Equitable Utilisation
The principles of fairness and equity play a vital role in maritime law. This is particularly important in resolving overlapping claims and ensuring that no nation gains an undue advantage in exploiting marine resources. Equitable utilisation aims to balance national interests with the broader needs of the international community.
Law of the Sea in India
India’s maritime interests are of paramount strategic and economic importance, given its extensive coastline and its pivotal location in the Indian Ocean. Indian law in this area is framed by both domestic legislation and international obligations under UNCLOS.
Domestic Legal Framework
India has enacted several laws to define and regulate its maritime zones. The Maritime Zones Act of 1976, for example, sets out the limits of India’s territorial sea, contiguous zone, Exclusive Economic Zone (EEZ), and continental shelf. These domestic provisions establish the legal boundaries within which India exercises full sovereignty over marine resources and ensures national security.
Additionally, the Indian Constitution provides the framework within which these laws operate, reflecting the state’s commitment to managing its maritime interests in accordance with international legal standards.
Economic and Security Interests
The Indian EEZ is particularly significant. It extends up to 200 nautical miles from the coastline, an area rich in marine resources such as fish, hydrocarbons, and other minerals. Managing this zone effectively is critical for the country’s food security, energy needs, and overall economic development. Furthermore, the EEZ and continental shelf are strategic for defence and maritime security, especially in the context of regional geopolitical dynamics.
Environmental Protection and Sustainable Development
India recognises the need for a balanced approach to exploiting its maritime resources. Efforts are underway to ensure that resource extraction is conducted sustainably, with due regard for the marine environment. India’s policies also aim to address issues such as marine pollution and the conservation of biodiversity in its territorial waters.
International Cooperation
India actively participates in international discussions and negotiations related to the Law of the Sea. Although not all international issues are resolved bilaterally, India’s position in forums like the United Nations and regional organisations underscores its commitment to upholding international maritime law.

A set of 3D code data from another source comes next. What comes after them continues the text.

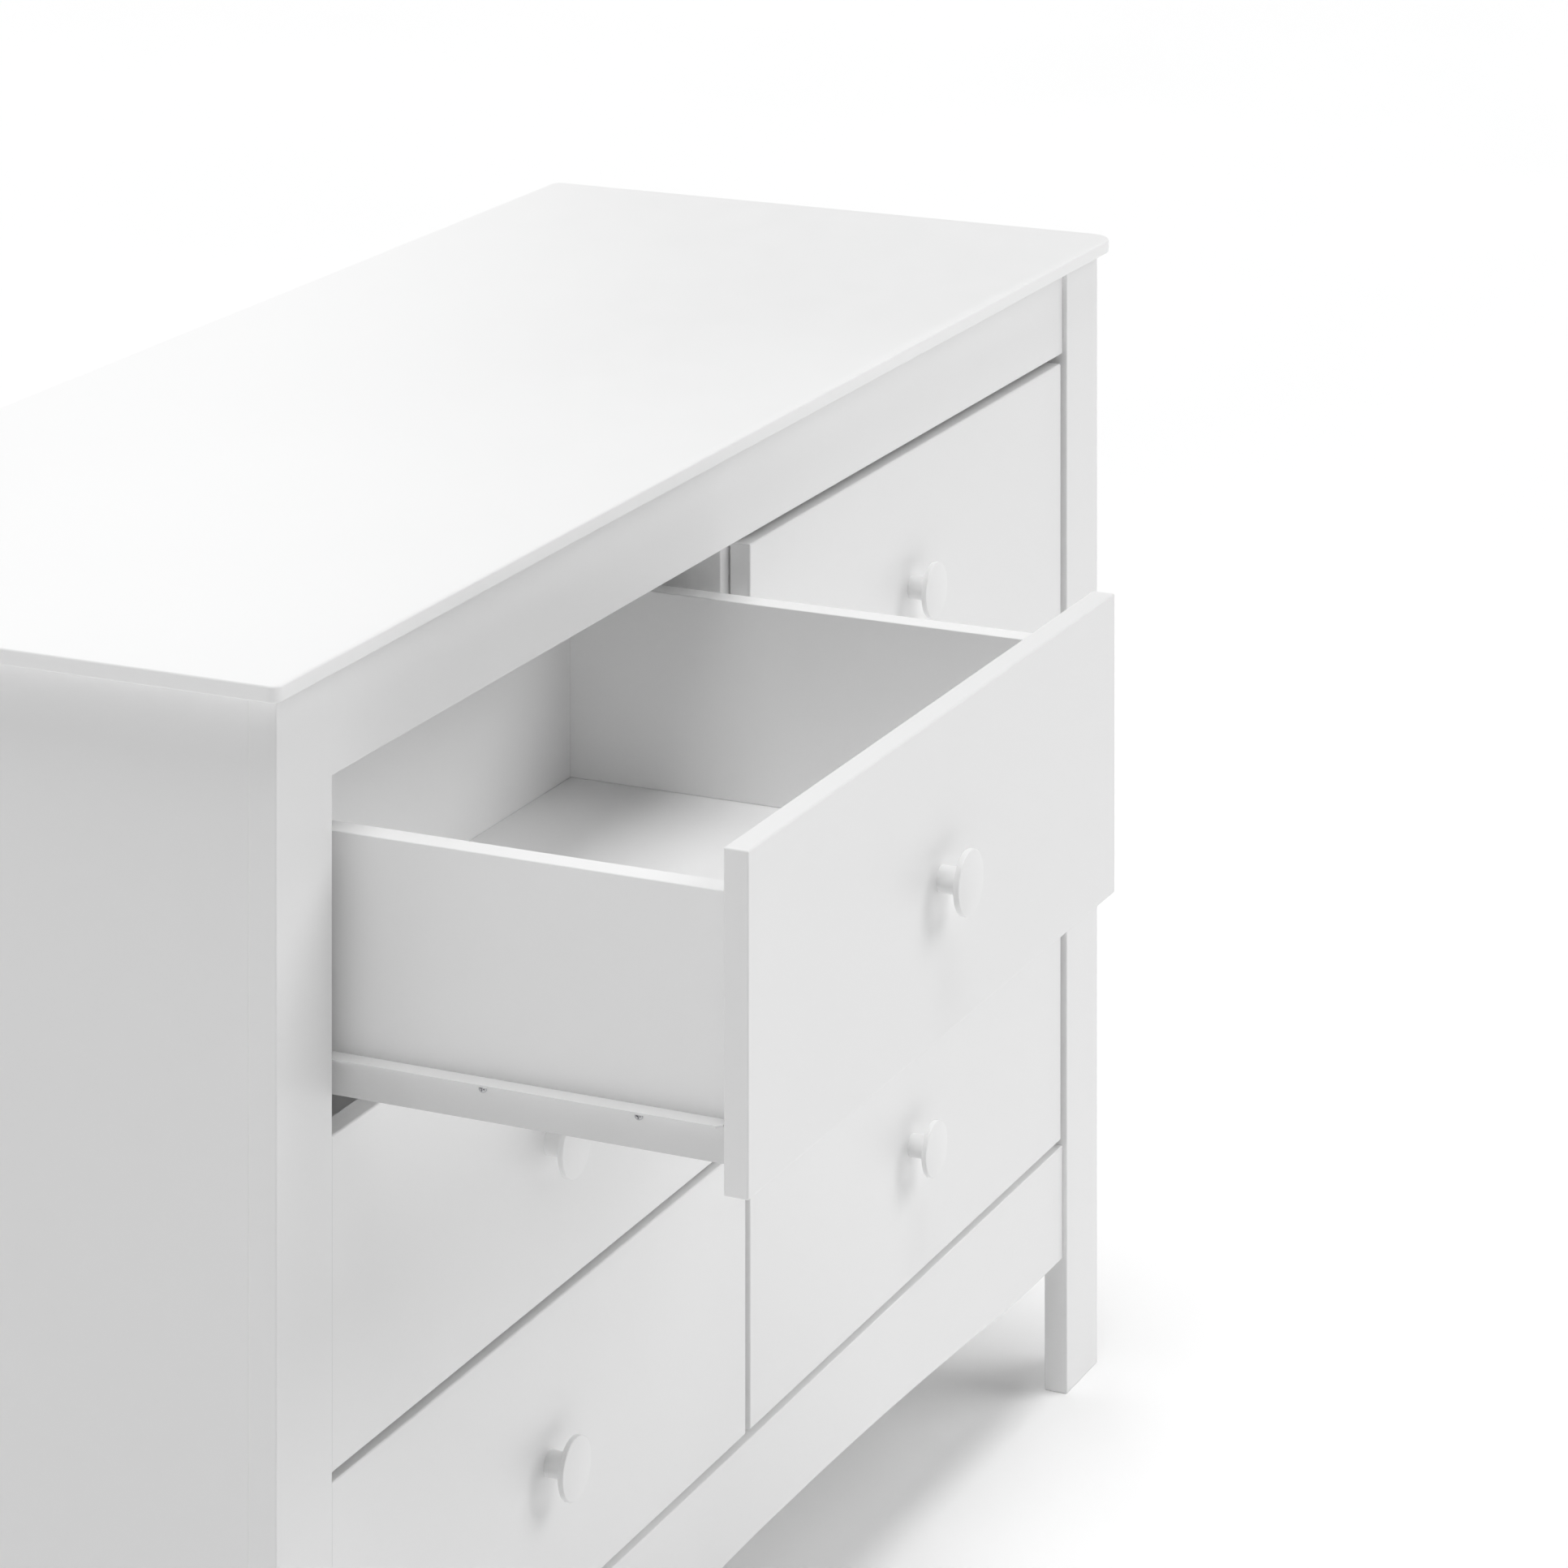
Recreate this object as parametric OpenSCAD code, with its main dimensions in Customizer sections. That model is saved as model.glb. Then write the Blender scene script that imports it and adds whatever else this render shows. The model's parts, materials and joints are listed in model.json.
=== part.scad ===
// Six-drawer dresser: a painted case on four board legs, with six drawers on roller runners.
// Heights count up from the floor and X from the middle of the case. Depths count back from
// the front faces of the front legs, and at() and board() put them in the part's own frame,
// whose origin is on the floor in the middle of the box around the whole part.

/* [Case] */
// Width over the legs
case_w = 1232.5; // [1100:0.5:1400]
// Depth over the front and back legs
case_d = 458; // [440:1:560]
// Height from the floor to the top surface
case_h = 848; // [800:1:900]
// Width of a leg board
leg_w = 62.2; // [50:0.1:80]
// Thickness of a leg board
leg_t = 18.1; // [15:0.1:20]
// Thickness of a side panel
side_t = 15; // [12:0.5:18]
// How far a side panel sits in from the legs' outer faces
side_inset = 1; // [0:0.5:5]
// Height of the side panels and rails above the floor
floor_gap = 100.7; // [60:0.1:110]
// Thickness of the back panels
back_t = 3; // [3:0.5:6]
// Thickness of the centre divider
divider_t = 16.1; // [15:0.1:18]

/* [Top] */
// Thickness of the top
top_t = 9.6; // [8:0.1:25]
// How far the top stands past the case at each side
top_side = 16.2; // [0:0.1:30]
// How far the top stands past the case at the front and at the back
top_front = 9.6; // [0:0.1:30]
// Radius of the top's corners
top_r = 7; // [2:0.5:12]
// Radius of its front right corner
top_right_r = 21; // [12:0.5:30]

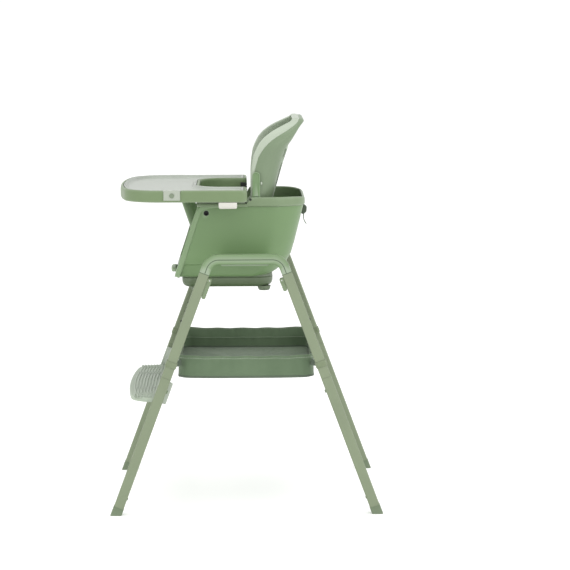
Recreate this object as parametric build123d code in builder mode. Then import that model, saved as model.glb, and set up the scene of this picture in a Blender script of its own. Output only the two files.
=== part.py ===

This cooperation is critical not only for protecting India’s maritime interests but also for contributing to the overall stability and security of the Indian Ocean region.
Dispute Resolution
Despite clear legal frameworks, maritime disputes occasionally arise. India adheres to the mechanisms established under UNCLOS and works through diplomatic channels and international tribunals to resolve conflicts. The emphasis is on peaceful settlement, supported by India’s robust legal framework and longstanding tradition of international law adherence.
Conclusion
The Law of the Sea is a dynamic and comprehensive legal regime that balances the sovereignty of coastal states with the freedoms that ensure global maritime commerce and cooperation. From its ancient roots in early maritime codes to the sophisticated framework encapsulated by UNCLOS, its evolution reflects the changing needs and challenges of a globalised world.
Key principles—such as the freedom of the high seas, sustainable use of resources, and the peaceful resolution of disputes—provide a stable yet adaptable platform for addressing modern challenges. For India, a nation with vast strategic and economic maritime interests, the Law of the Sea is not only a legal framework but also a critical instrument for national development, environmental protection, and international cooperation.